Compared with the decoders in [19] and [34] , the decoder with the proposed sorting method has a significant advantage in terms of hardware complexity. The decoder in [35] achieves hardware complexity reduction by completely eliminating decoded bit and partial-sum crossbars at the expense of increased latency. Therefore, the decoder in [35] has a higher latency even though it benefits from multibit decoding (MBD) [6] and switches to parallel decoding at low decoding stages to achieve latency reduction. As seen from the implementation results, the simplified decoder with the proposed sorting method can achieve larger throughput than that of [35] with significantly lower memory consumption. On the other hand, the decoder in [35] can operate with larger list sizes owing to the lack of crossbars with large input widths. The results show that the proposed method offers a balanced decoder design with reasonable hardware complexity and throughput, especially for large block lengths.

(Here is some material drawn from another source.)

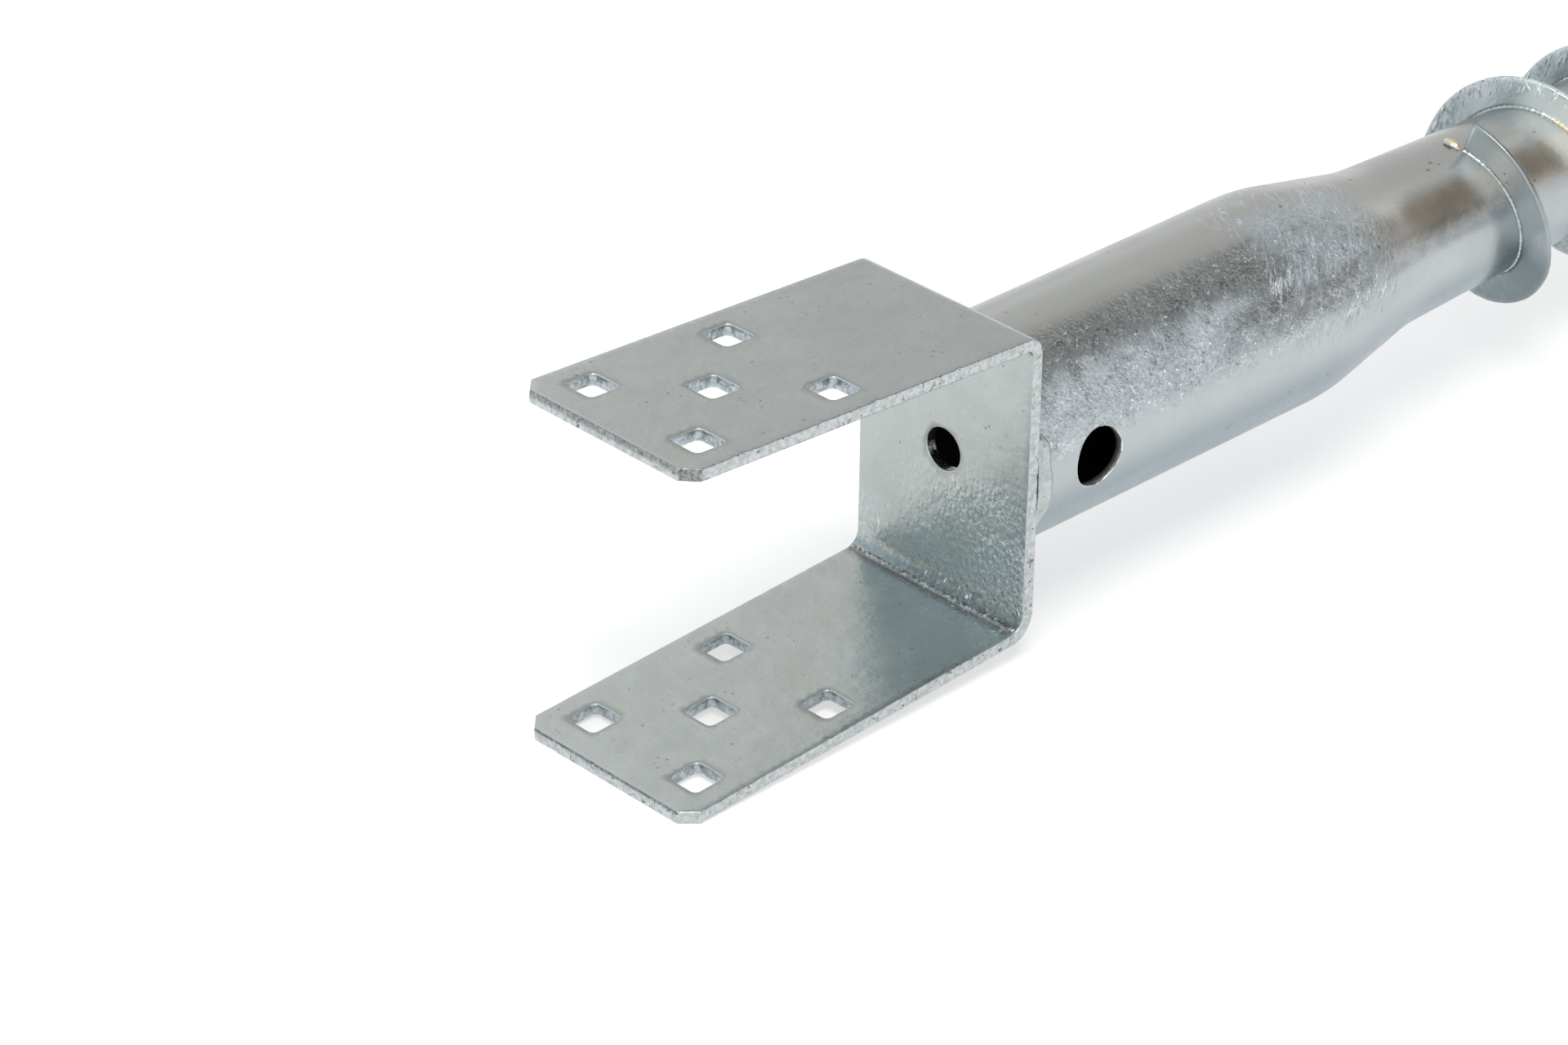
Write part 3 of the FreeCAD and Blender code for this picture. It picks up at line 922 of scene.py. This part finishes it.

We note that the presented sorters and decoder are example implementations to verify the gains obtained by the proposed sorting method.
V. CONCLUSION
In this brief, a hardware complexity reduction method for SCL decoder implementations is proposed. The method comprises applying a sorting mechanism to candidate path metrics so that surviving paths are sorted according to their path indexes. With the proposed method, (L/2 + 1)-to-1 multiplexers can be employed instead of L-to-1 multiplexers for memory copying operations after path pruning. Implementation results show that significant reduction in hardware consumption is achievable with the proposed method without any penalty in decoding latency. Future work includes novel sorter designs and ASIC implementations for the proposed method.